2.Aが、過失により自転車をBに衝突させ、Bに対して不法行為に基づく損害賠償責任を負う場合、AのBに対する損害賠償は、金銭によるのが原則である。
チェック!
誤り
不法行為による損害賠償の方法には、債務不履行による損害賠償の方法の規定が準用され、別段の意思表示がないときは、金銭をもってその額を定めるとされている(民法722条1項、417条)。
3.AはBに暴行を加え負傷させた。Aが未成年者であれば、Aに責任能力があっても、AはBに対して不法行為に基づく損害賠償責任を負わない。
チェック!
正しい
未成年者であっても、自己の行為の責任を弁識するに足りる能力(責任能力)を備えている場合には、不法行為責任が成立し得る。

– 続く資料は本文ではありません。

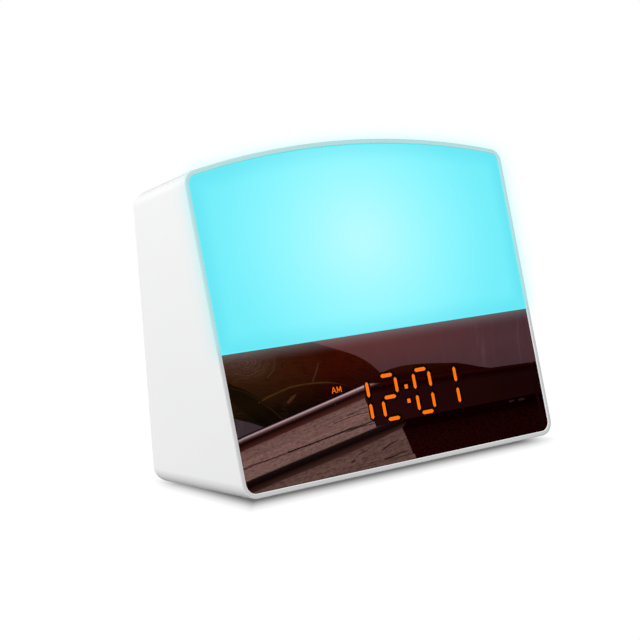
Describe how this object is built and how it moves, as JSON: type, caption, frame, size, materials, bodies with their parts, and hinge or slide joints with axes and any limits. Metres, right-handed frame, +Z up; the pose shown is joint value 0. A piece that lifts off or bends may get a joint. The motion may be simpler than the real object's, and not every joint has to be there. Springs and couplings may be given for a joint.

4.AがBに暴行を加え負傷させたため、Bは入院し仕事を休んだ。この場合、Bは、現実に支出した治療費に加え、得られるはずであったのに仕事を休んだことにより得られなかった収入についても、Aに対して不法行為に基づく損害賠償を請求することができる。
チェック!
誤り
不法行為責任に基づく損害賠償の対象となる損害の範囲は、不法行為と因果関係のある損害であり、被害者において現実に支出せざるを得なかった費用のみならず、不法行為がなければ得られたはずの利益も含まれる。